Release, if you didn’t know, is kind of an homage to Mrs Dalloway, so takes place over a 24 hour period with a narrative that is heavy on the flashbacks. Adam is dealing not only with the fact of his family – his father is the preacher at their local church and his whole family very conservative and homophobic – but also with a recent break up. His ex, Enzo, decided he was straight over the summer and treats Adam as if nothing ever happened between them while dating a girl that looks exactly like him.

Enzo is the worst. I kind of wanted to feel bad for him because his actions are obviously the result of an intolerant and heteronormative society… but he was just too much of an a-hole.

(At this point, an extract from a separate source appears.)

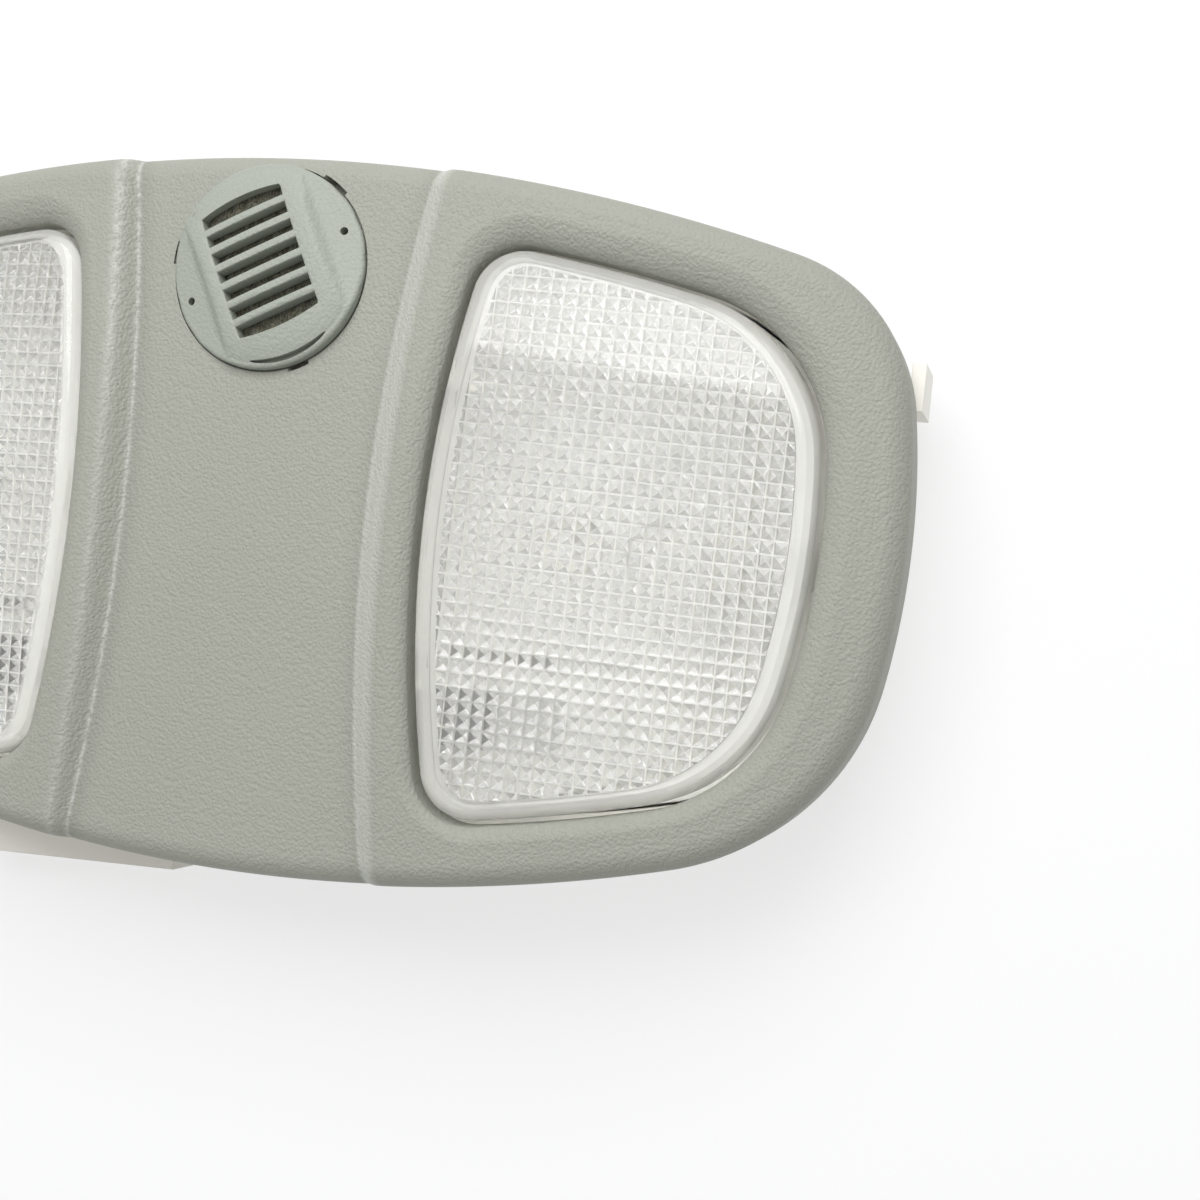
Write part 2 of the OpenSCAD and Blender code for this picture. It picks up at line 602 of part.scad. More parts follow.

As in Mrs Dalloway, the novel has a split narrative, with Adam’s story interspersed with another separate but interconnected sequence of events. While Adam struggles, a girl in the community recently murdered by her drug addict boyfriend is possessed by a spirit from another world, and wanders the town seeking to avenge her own murder. It’s reminiscent of The Rest of us Just Live Here, but with a much more developed (and much sadder) plot.

While all of Patrick Ness’ books are emotional (the death of Manchee will haunt me forever THANKS PATRICK), with his past few novels it’s as if he’s moved from these grand, dramatic narratives (Chaos Walking, A Monster Calls) to smaller stories filled with emotional truths. Rather than deal with death and destruction (which, don’t get me wrong, he does exceptionally well), these days he writes novels filled with more ‘mundane’ concerns. The Rest of Us Just Live Here, for example, was the book about insecurity I wish existed when I was 17 (that whole I’m the only unnecessary member of the friend group thing? I got to the age of 22 thinking I was the only one who’d ever felt that way). Release is about the difficulty of recognising the good in your life – and accepting it, which in Adam’s case came in the form of Linus, probably my favourite love interest of the year so far (any real life Linuses out there who are into women… call me?) – when your whole life the people who are supposed to have loved and supported you have instead torn you down, bullied you, and made you feel like you’re all wrong.

Ness artfully uses the supernatural narrative – in which the world might end – to emphasise the importance of living your truth now. The day Adam decides to be himself no matter the consequences – certain rejection by his family – is a day when, unbeknownst to him, the world might end. The idea of now or never takes on an urgent significance without Adam even knowing it. Yes, it’s kind of a cheesy idea, but as Adam says, “sometimes you just got to eat the corn and enjoy it.”

Release is a beautiful and heart-rending novel from an author who never fails to surprise and challenge me. I hope everybody reads it.